Key developments across health and social care and implications for CQC
The role of physician associates and anaesthesia associates
- The introduction of physician associates (PAs) and anaesthesia associates (AAs), healthcare professionals who are trained to the medical model but are not registered doctors, has been controversial. There are concerns around the safety of the role, and whether the scope of practice is clear enough, and sufficient transparency is given to patients.
- An independent review of PAs and AAs was established in Autumn 2024. This will explore the roles and agree recommendations for the future, reporting in Spring 2025. • CQC is working to clarify guidance.
- CQC has provided some specific concerns but overall supports the consultation that would give the general medical council (GMC) powers to regulate PAs and AAs, including to register, set standards, approve education and training and operate fitness to practice. Following the consultation PAs and AAs are now regulated by GMC.
- CQC’s role is to ensure registered providers confirm that PAs and AAs are complying with regulatory requirements.
Reforming elective care
- In January 2025, NHS England releases its plan to reform elective care. As CQC regulates the services and providers in the scope of the plan, there will be implications for its regulatory model.
- The plan relies on new services, some may require registration including surgical hubs, and changes the way existing services operate, for example community diagnostic centres.
- The guidance and support CQC provide to its workforce to assess these services will need to evolve, and there will need to be the right metrics and guidance to measure the responsiveness of services.
- As CQC develops its approach to assessments in integrated care systems, CQC will need to consider how systems are working together to deliver best practice in elective care.
AI opportunities action plan
- The government commissioned an AI opportunities action plan which was published in January 2025. The plan sets out an agenda to accelerate the application of AI.

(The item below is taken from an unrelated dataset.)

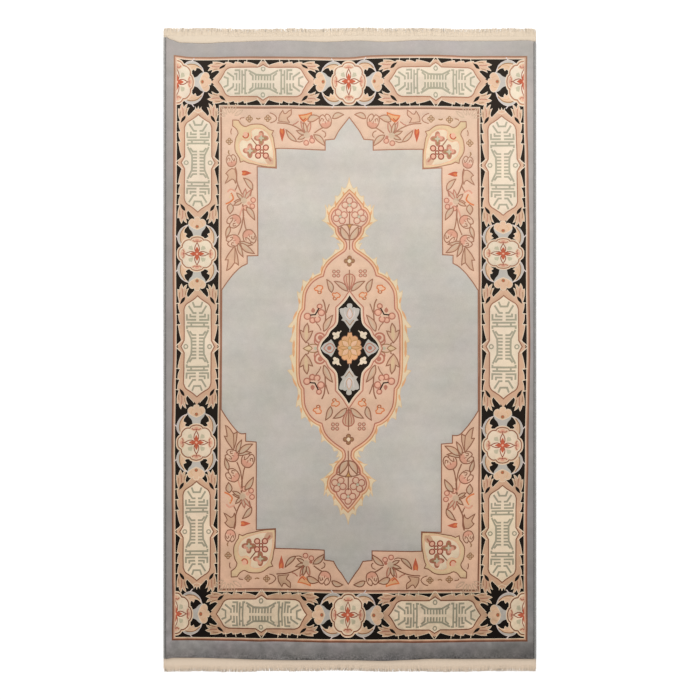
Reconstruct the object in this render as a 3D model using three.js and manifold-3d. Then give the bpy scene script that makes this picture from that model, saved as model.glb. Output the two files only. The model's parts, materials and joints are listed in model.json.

- CQC is in the process of developing an AI position statement which will clarify their role in the safe adoption of AI across health and adult social care.
National insurance and national living wage increase
- The government’s October 2024 budget announcement included an increase in the national living wage from £11.44 to £12.21 per hour as well as an increase in national insurance contributions from 13.8% to 15%.
- CQC recognises the concerns of the sector and has undertaken work to assess the impact of these changes.
- In January 2025, CQC’s chief executive, Julian Hartley, wrote to Stephen Kinnock MP, minister of state for care to share the concerns identified through CQC’s engagement with providers.
- CQC will continue to engage with providers and work with DHSC and the treasury to ensure the impact of these costs increases is fully understood.
Dash two
- The second report by Dr Penny Dash is an independent review of patient safety across the health and care landscape. It will map the broad range of organisations that impact on quality and focus on six organisations which have an impact on safety, including CQC.
- CQC has submitted to the review to ensure the full scope of CQCs role across safety, and how the organisation works in collaboration with partners in the system, was considered.
- CQC has received and commented on two drafts of the report to date. However, there has been a delay in the publication of the final report.
- Once ministers are content, the six organisations in scope will receive an updated version o the recommendations. Publication is anticipated for spring 2025.